皆が憧れて、先を争って、求めているのでした。
あわせて英語が主流になり、おフランスに胸ときめき。
訳したカタカナ言葉が歌が、大河の堤が決壊氾濫したかの様に流れ込みました。
まさに止めどなく。
それは後に功罪の多くを残すことになるのだが。
古今東西の歴史から思っても、敗戦、とはまさにこのことなのでしょうか。
人は言葉で考えるというなら、私たちはアルファベットカタカナで西高東低の発想をしてきたのかもしれない。
私なども、まさにそういう洗礼を受けて。
無意識に、一層自国はもちろん近隣国を、気持ちの中で「ないがしろ」にしてきと思います。
音楽などその最たるものでした。
たとえば古典(クラシック)好きな人と話したなかで。
ヨハン・セバスチアン・バッハ作曲の、マタイ、ヨハネの受難曲を、崇拝するごとく聴き入るのを知ったとき。
その姿勢に、高尚さと教養を感じ、西洋の神がかりの文化とはこういうものかと思ったものです。
何でも、2000年も前のユダヤの地で。
宗派分派のいさかいにより、新教祖といわれるひとが。
既成の神を貶めたとの罪で、死刑になった。
そのとき教祖は、万民の罪を一人で背負い十字の木げたを運んで、はり付けになったのだと熱く語るのでした。
その経緯と万民の嘆きが克明に歌われている曲だというのです。
教会音楽の仕事をしていたバッハであれば、そういう曲もあろうこととは後年の理解。
そのときは幼くも、これほどの音楽はわが国にもアジア諸国にもないと、敬虔な気持ちを抱いたものでした。
新宗教がその後に、西洋のとくに先進国と自称する地域に広まって。
根ざして1000年以上も経ってしまっているのだから。
それら考え方や文化が流れこんだ敗戦国民には、地上の主流に見えたのも当然のことか。
幸か不幸か、それらに根をもつ文化が敗戦とともにわが国を占めた。
それは当然の成り行きとして、私なども渇水に泉を見る思いで、味も分からず飲みくだし、楽しんだ気がします。
・・となれば。
死者へたむける仏教の枕経よりも、基督の雰囲気のレクイエムが、音楽的で感動だという思いも、いたしかたなし。
自国ものと国外のものの折衷は、日本の民族独自の古くからの文化を育む能力だという。
遣唐使遣隋使の時代にも、出向いて学んで真似たところから多くの始まりがあったと。
しかしながら、当時のそれらには戦勝国からのなかばお仕着せ、という過程があっただろうか。
日本人は宗教心がないから社会が乱れるのだというのを聞くことがある。
しかし人間あっての神だ。
そういう想像のものであれば、宗派が違えば世の東西が、互いに利益を求めて。
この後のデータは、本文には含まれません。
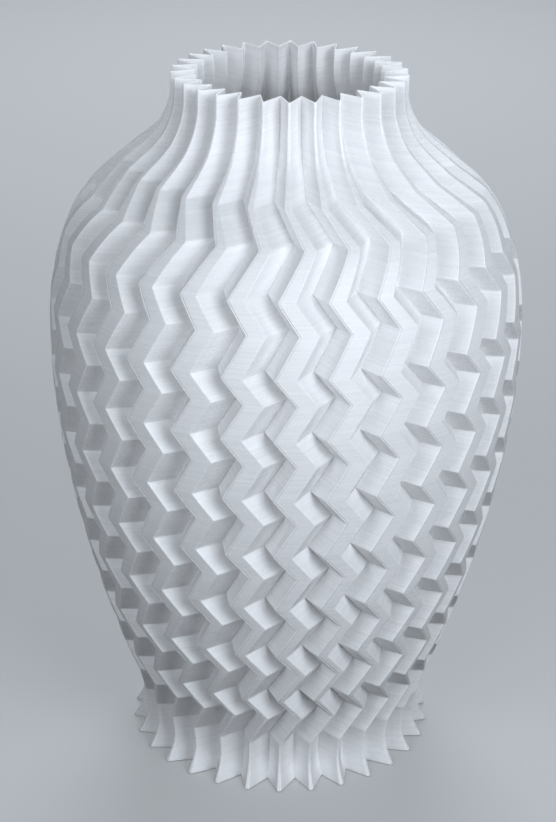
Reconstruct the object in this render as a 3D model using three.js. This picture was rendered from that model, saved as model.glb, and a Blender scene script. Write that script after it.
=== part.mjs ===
// A tall open vase with thirty pleats that zigzag down its body.
//
// The wall is one continuous pleated sheet over a closed floor. Every horizontal section is a
// star of thirty pleats. Each pleat has a sharp inner valley and an outer ridge that is cut off
// flat by the smooth outline of the vase, so the ridges read as bands on the body and come
// back to edges at the rim and above the foot. The whole star sways sideways and back between
// the kink heights, which folds every ridge and valley into a zigzag.

import * as THREE from 'three';

// ---- Driving dimensions: millimetres, and degrees for angles ----

const HEIGHT = 250;
const PLEATS = 30;
const WALL = 0.5;            // measured level, square to the sheet
const FLOOR = 1.2;

// Outer outline: [height, radius to the ridges], from the foot to the rim.
const OUTLINE = [
  [0, 55.8], [3, 54.0], [6, 52.6], [10, 51.8], [18, 52.9], [30, 56.7], [50, 63.6],
  [70, 69.5], [90, 74.4], [110, 78.3], [130, 81.1], [150, 82.5], [165, 82.5], [180, 81.0],
  [195, 76.9], [207.5, 70.1], [220, 56.7], [230, 45.3], [240, 40.6], [250, 40.0],
];

// Width of the flat on each ridge: [height, width].
const FLAT_WIDTH = [
  [0, 1.5], [8, 0.8], [18, 0.4], [30, 0.9], [42, 2.2], [63, 3.5], [85, 4.7], [107, 5.8],
  [129, 6.6], [150, 6.9], [172, 6.9], [190, 6.2], [210, 3.9], [220, 2.1], [232, 1.1], [250, 0.9],
];

// Depth of the pleats, ridge to valley.
const DEPTH_BODY = 8.4;
const DEPTH_SWAYED = 7.7;    // where the pleats stand furthest to the side
const DEPTH_RIM = 7.3;

const RIDGE_ANGLE = -0.45;   // the ridge nearest the front, measured from -Y towards +X
const VALLEY_LEAN = 0.9;     // how far each valley sits past the middle between two ridges

// The zigzag: rows of one sway out and one sway back, listed downwards from the neck.
const ZIGZAG_TOP = 220;
const ROW_HEIGHTS = [24, 24, 21, 22, 22, 22, 22, 22, 23];
const OUTWARD_SHARE = 0.415; // share of a row's height that the sway out takes
const SWAY = 7.35;           // sideways travel along the outline

// How finely the curved stretches are stepped.
const NECK_STEPS = 6;
const FOOT_STEPS = 4;
const SHOULDER_ROWS = 2;     // rows whose folds get a ring in the middle too

const WHITE_PLASTIC = new THREE.MeshStandardMaterial({
  name: 'white printed plastic', color: 0xe4e9ee, roughness: 0.55, metalness: 0,
});

// ---- Curves along the height ----

// A smooth curve through [height, value] points, with slopes taken from the neighbours.
function smoothCurve(points) {
  const slopeAt = (i) => {
    const before = points[Math.max(i - 1, 0)];
    const after = points[Math.min(i + 1, points.length - 1)];
    return (after[1] - before[1]) / (after[0] - before[0]);
  };
  return (height) => {
    let i = 0;
    while (i < points.length - 2 && height > points[i + 1][0]) i += 1;
    const span = points[i + 1][0] - points[i][0];
    const t = THREE.MathUtils.clamp((height - points[i][0]) / span, 0, 1);
    const rise = t * t * (3 - 2 * t);
    const startPull = t * (1 - t) * (1 - t) * span;
    const endPull = t * t * (t - 1) * span;
    return THREE.MathUtils.lerp(points[i][1], points[i + 1][1], rise)
      + startPull * slopeAt(i) + endPull * slopeAt(i + 1);
  };
}

// Straight lines through [height, value] points.
function brokenLine(points) {
  return (height) => {
    let i = 0;
    while (i < points.length - 2 && height > points[i + 1][0]) i += 1;
    const [low, high] = [points[i], points[i + 1]];
    const t = THREE.MathUtils.clamp((height - low[0]) / (high[0] - low[0]), 0, 1);
    return THREE.MathUtils.lerp(low[1], high[1], t);
  };
}

// Kink heights from the foot up: [height, 0 where the star is home or 1 where it is swayed].
function kinks() {
  const found = [[ZIGZAG_TOP, 0]];
  let top = ZIGZAG_TOP;
  for (const row of ROW_HEIGHTS) {
    found.push([top - row * OUTWARD_SHARE, 1]);
    found.push([top - row, 0]);
    top -= row;
  }
  return found.reverse();
}

const KINKS = kinks();
const ridgeRadius = smoothCurve(OUTLINE);
const flatWidth = smoothCurve(FLAT_WIDTH);
const swayed = brokenLine(KINKS);
const pleatDepth = (height) => {
  const body = THREE.MathUtils.lerp(DEPTH_BODY, DEPTH_SWAYED, swayed(height));
  const up = THREE.MathUtils.clamp((height - ZIGZAG_TOP) / (HEIGHT - ZIGZAG_TOP), 0, 1);
  return THREE.MathUtils.lerp(body, DEPTH_RIM, up);
};

// ---- Sections ----

const PITCH = (2 * Math.PI) / PLEATS;

const around = (radius, angle) =>
  new THREE.Vector2(radius * Math.sin(angle), -radius * Math.cos(angle));

// The outer outline at a height: for each pleat its valley, then the two corners of its flat.
function outerSection(height) {
  const ridge = ridgeRadius(height);
  const valley = ridge - pleatDepth(height);
  const sideways = SWAY * swayed(height);
  const home = THREE.MathUtils.degToRad(RIDGE_ANGLE);
  const halfFlat = flatWidth(height) / ridge / 2;
  const lean = THREE.MathUtils.degToRad(VALLEY_LEAN);
  const corners = [];
  for (let pleat = 0; pleat < PLEATS; pleat += 1) {
    const middle = home + pleat * PITCH + sideways / ridge;
    const fold = home + (pleat - 0.5) * PITCH + lean + sideways / valley;
    corners.push(around(valley, fold));
    corners.push(around(ridge, middle - halfFlat));
    corners.push(around(ridge, middle + halfFlat));
  }
  return corners;
}

// Where two lines cross, each given by a point and a direction.
function crossing(pointA, alongA, pointB, alongB) {
  const gap = pointB.clone().sub(pointA);
  const t = gap.cross(alongB) / alongA.cross(alongB);
  return pointA.clone().addScaledVector(alongA, t);
}

// The same section moved in by the wall. A ridge too narrow to keep a flat inside gets an edge.
function innerSection(height) {
  const NARROWEST = 0.05;
  const outer = outerSection(height);
  const count = outer.length;
  const sides = outer.map((corner, i) => {
    const along = outer[(i + 1) % count].clone().sub(corner).normalize();
    const inward = new THREE.Vector2(-along.y, along.x);
    return { start: corner.clone().addScaledVector(inward, WALL), along };
  });
  const cross = (i, j) => {
    const [a, b] = [sides[(i + count) % count], sides[j % count]];
    return crossing(a.start, a.along, b.start, b.along);
  };
  const corners = outer.map((_, i) => cross(i - 1, i));
  for (let i = 1; i < count; i += 3) {
    const flat = sides[i].along;
    const width = corners[i + 1].clone().sub(corners[i]).dot(flat);
    if (width < NARROWEST) {
      const edge = cross(i - 1, i + 1);
      corners[i] = edge.clone().addScaledVector(flat, -NARROWEST / 2);
      corners[i + 1] = edge.clone().addScaledVector(flat, NARROWEST / 2);
    }
  }
  return corners;
}

// ---- The vase ----

// Ring heights from the lowest to the rim: every kink, and steps in the curved stretches.
function ringHeights(lowest) {
  const heights = [];
  const foot = KINKS[0][0];
  for (let i = 0; i < FOOT_STEPS; i += 1) {
    heights.push(THREE.MathUtils.lerp(lowest, foot, i / FOOT_STEPS));
  }
  const shoulder = KINKS.length - 1 - 2 * SHOULDER_ROWS;
  KINKS.forEach(([height], i) => {
    heights.push(height);
    if (i >= shoulder && i < KINKS.length - 1) heights.push((height + KINKS[i + 1][0]) / 2);
  });
  for (let i = 1; i <= NECK_STEPS; i += 1) {
    heights.push(THREE.MathUtils.lerp(ZIGZAG_TOP, HEIGHT, i / NECK_STEPS));
  }
  return heights;
}

function vaseGeometry() {
  const positions = [];
  const triangles = [];
  const addRing = (corners, height) => {
    const first = positions.length / 3;
    for (const corner of corners) positions.push(corner.x, corner.y, height);
    return first;
  };
  const corners = 3 * PLEATS;
  const joinRings = (lower, upper) => {
    for (let i = 0; i < corners; i += 1) {
      const next = (i + 1) % corners;
      triangles.push(lower + i, lower + next, upper + next);
      triangles.push(lower + i, upper + next, upper + i);
    }
  };
  const capRing = (ring, height, facesUp) => {
    const centre = positions.length / 3;
    positions.push(0, 0, height);
    for (let i = 0; i < corners; i += 1) {
      const next = (i + 1) % corners;
      if (facesUp) triangles.push(centre, ring + i, ring + next);
      else triangles.push(centre, ring + next, ring + i);
    }
  };

  const outer = ringHeights(0).map((height) => addRing(outerSection(height), height));
  const inner = ringHeights(FLOOR).map((height) => addRing(innerSection(height), height));
  for (let i = 1; i < outer.length; i += 1) {
    joinRings(outer[i - 1], outer[i]);
    joinRings(inner[i], inner[i - 1]);
  }
  joinRings(outer.at(-1), inner.at(-1));
  capRing(outer[0], 0, false);
  capRing(inner[0], FLOOR, true);

  const geometry = new THREE.BufferGeometry();
  geometry.setAttribute('position', new THREE.Float32BufferAttribute(positions, 3));
  geometry.setIndex(triangles);
  geometry.computeVertexNormals();
  return geometry;
}

const vase = new THREE.Mesh(vaseGeometry(), WHITE_PLASTIC);
vase.name = 'vase';

const object = new THREE.Group();
object.name = 'pleated_vase';
object.add(vase);

export default object;
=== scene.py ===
import math

import bpy
import numpy as np
from mathutils import Matrix, Vector


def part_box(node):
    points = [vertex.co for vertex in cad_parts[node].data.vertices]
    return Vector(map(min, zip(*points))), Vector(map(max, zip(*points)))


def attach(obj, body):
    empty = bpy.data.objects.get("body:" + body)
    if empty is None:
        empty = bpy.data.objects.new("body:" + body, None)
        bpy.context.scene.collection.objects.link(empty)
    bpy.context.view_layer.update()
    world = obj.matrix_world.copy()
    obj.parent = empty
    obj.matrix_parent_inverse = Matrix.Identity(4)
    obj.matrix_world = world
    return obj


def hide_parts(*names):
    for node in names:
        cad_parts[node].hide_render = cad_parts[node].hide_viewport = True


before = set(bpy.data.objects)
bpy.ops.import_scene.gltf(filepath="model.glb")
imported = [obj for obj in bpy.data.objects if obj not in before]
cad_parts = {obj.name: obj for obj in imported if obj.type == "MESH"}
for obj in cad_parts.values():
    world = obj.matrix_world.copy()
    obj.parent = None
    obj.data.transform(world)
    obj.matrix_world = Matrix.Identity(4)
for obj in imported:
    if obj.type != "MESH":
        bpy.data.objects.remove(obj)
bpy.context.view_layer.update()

# A pleated, zigzag vase printed in white plastic, on a plain pale floor. The CAD node gives the
# place and the size. The piece below repeats its driving dimensions and adds what the plain
# solid leaves out: rounded ridges and creases, smooth curves, the curled edges of overhanging
# folds, and the printed surface.

# ---- Driving dimensions of the vase, in millimetres and degrees ----

MILLIMETRES = 1000           # in a metre
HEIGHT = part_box("vase")[1][2] * MILLIMETRES
WIDEST = 82.5                # the most that the smooth outline may swell to, as a radius
PLEATS = 30
WALL = 0.5                   # measured level, square to the sheet
FLOOR = 1.2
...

いがみ合うことでは現代もなんら変わりなし。神があればこそ紛争の種を生んでもいよう。
人類皆兄弟だから仲良く。
殺し合いは御法度だ。
それぞれの宗派で言い合いながら。
一方を持ち上げれば、他方を非難しては責める。
それらを見よう見まねで学んだ歴史。
その結果が今日のこの社会です。
それぞれに自高他低の論理があって。
そうした人間の想像力を超えて、一個の星の人類さえひとつにできる神はどこにもない様なのです。
そういうことが徐々に分かってきて。
欧米への百年の恋も醒めて、今。
自分の足で立った今日、さてと振り返れば。
日本人として、心(文化)の戻りどころをどの辺りに求めて歩めば良いのでしょう……。